Geo-Enabled Text Analytics through Sentiment Scoring and Hierarchical Clustering

The recent diverge in Data Science research studies towards Geoinformatics is well justified. Geographical dimensions are constantly captured by data collection engines in different shapes and forms. Data mining methods however, expect highly structured and organized datasets. Organizing data is especially challenging for geographical forms. Another critical form of data that is difficult to structure is text. Subsequently, the continuous rise in content through social media and the Internet of Things (IoT) has made Text Mining more relevant than ever before. Geographical data are mostly presented (if longitudes and latitudes data are not present) through text (Country, State, City).
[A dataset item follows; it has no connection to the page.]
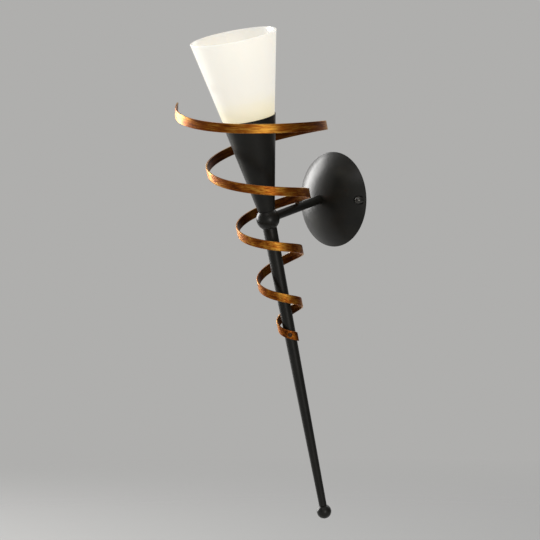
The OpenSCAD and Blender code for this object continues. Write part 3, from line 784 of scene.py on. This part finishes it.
def makeWorld():
    world = bpy.data.worlds.new("studio")
    bpy.context.scene.world = world
    world.use_nodes = True
    tree = world.node_tree
    ray = addNode(tree, "ShaderNodeLightPath").outputs
    heading = addNode(tree, "ShaderNodeTexCoord").outputs["Generated"]
    colour = stage["colour"]
    shaded, dim = [tuple(c * stage[key] for c in colour) for key in ("shade", "dim")]
    right, front = [
        addNode(tree, "ShaderNodeVectorMath", {0: heading, 1: stage[key]},
                operation="DOT_PRODUCT").outputs["Value"]
        for key in ("right", "front")
    ]
    backdrop = mixColour(tree, span(tree, right, 0.0, 1.0, *stage["rightRange"]), colour, shaded)
    frontLeft = maths(tree, "MULTIPLY", span(tree, right, 1.0, 0.0, *stage["leftRange"]),
                      span(tree, front, 0.0, 1.0, *stage["frontRange"]))
    backdrop = mixColour(tree, frontLeft, backdrop, dim)
    backdrop = mixColour(tree, ray["Is Camera Ray"], backdrop, colour)
    seen = addNode(tree, "ShaderNodeBackground", {"Color": backdrop, "Strength": 1.0})
    ambient = tree.nodes["Background"]
    ambient.inputs["Color"].default_value = (*stage["ambientColour"], 1)
    ambient.inputs["Strength"].default_value = stage["ambient"]
    sharp = maths(tree, "ADD", ray["Is Glossy Ray"], ray["Is Transmission Ray"])
    direct = addNode(tree, "ShaderNodeMath", {0: ray["Is Camera Ray"], 1: sharp},
                     operation="ADD", use_clamp=True)
    choose = addNode(tree, "ShaderNodeMixShader", {
        0: direct.outputs[0], 1: ambient.outputs[0], 2: seen.outputs[0]})
    tree.links.new(choose.outputs[0], tree.nodes["World Output"].inputs["Surface"])


# Each lamp: place, what it looks at, size, watts, colour
lamps = {
    "windowLeft": ((-2.6, -0.35, 0.62), (0, -0.06, 0.03), (1.4, 2.1), 90, (1.0, 0.99, 0.975)),
    "softRight": ((2.27, -1.03, -0.34), (0, -0.1, -0.05), (0.8, 0.5), 8, (1.0, 0.965, 0.91)),
    "softFront": ((1.2, -2.2, 2.3), (0, -0.1, 0.0), (1.6, 1.2), 7, (1.0, 0.985, 0.96)),
    "lowBounce": ((-2.2, -0.9, -1.1), (0, -0.06, -0.03), (1.2, 0.6), 2, (0.95, 0.92, 0.72)),
    "softBack": ((-0.4, 2.6, 1.6), (0, -0.1, 0.0), (1.6, 1.2), 9, (1.0, 1.0, 1.0)),
}


def makeLamps():
    for name, (place, target, size, watts, colour) in lamps.items():
        data = bpy.data.lights.new(name, "AREA")
        data.shape = "RECTANGLE"
        data.size, data.size_y = size
        data.energy = watts
        data.color = colour
        lamp = bpy.data.objects.new(name, data)
        bpy.context.scene.collection.objects.link(lamp)
        lamp.location = place
        aim = Vector(target) - Vector(place)
        lamp.rotation_euler = aim.to_track_quat("-Z", "Y").to_euler()


# Angles in degrees, distances in metres; the focal length and the ball's place in pixels
view = {
    "azimuth": 47.4, "elevation": 2.8, "distance": 3.5, "focal": 2871.75, "frame": 540,
    "ballAt": (268.04, 218.83), "sensor": 36, "clipEnd": 100,
}


def makeCamera():
    a, e = math.radians(view["azimuth"]), math.radians(view["elevation"])
    right = Vector((math.cos(a), math.sin(a), 0))
    back = Vector((math.sin(a) * math.cos(e), -math.cos(a) * math.cos(e), math.sin(e)))
    up = back.cross(right)
    offX = (view["ballAt"][0] - view["frame"] / 2) / view["focal"] * view["distance"]
    offY = (view["frame"] / 2 - view["ballAt"][1]) / view["focal"] * view["distance"]
    place = ballPlace + back * view["distance"] - right * offX - up * offY
    data = bpy.data.cameras.new("camera")
    data.sensor_width = view["sensor"]
    data.lens = view["sensor"] * view["focal"] / view["frame"]
    data.clip_end = view["clipEnd"]
    camera = bpy.data.objects.new("camera", data)
    bpy.context.scene.collection.objects.link(camera)
    turn = Matrix((right, up, back)).transposed()
    camera.matrix_world = Matrix.Translation(place) @ turn.to_4x4()
    bpy.context.scene.camera = camera


makeFloor()
makeWorld()
makeLamps()
makeCamera()
bpy.context.scene.view_settings.view_transform = "Standard"
print("stage, light and camera made")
This paper is focused on mining through bodies of text that have a direct relevance to a geographical location, and extracting knowledge from that text for a better understanding of a certain chosen political/social/economical topic. In the novel method presented in this manuscript, geographical data is coupled with textual data to enable insights and correlations that are not possible otherwise. Additionally, the method mines for sentiments and assigns quantifiable sentiment scores. In geo-enabled mining of text, issues such as Emojis and stop-words (to, from, the, and) pose a technical challenge; the method presented in this paper addresses that as well. Besides the mentioned descriptive data insights (user's location, tweet test, age, language, gender, and number of tweets), this paper introduces a method that describes geographical patterns within text (using cosine distance measures and hierarchical clustering). Finally, experimental work is presented, results are recorded, evaluated, and used to define conclusions and future directions.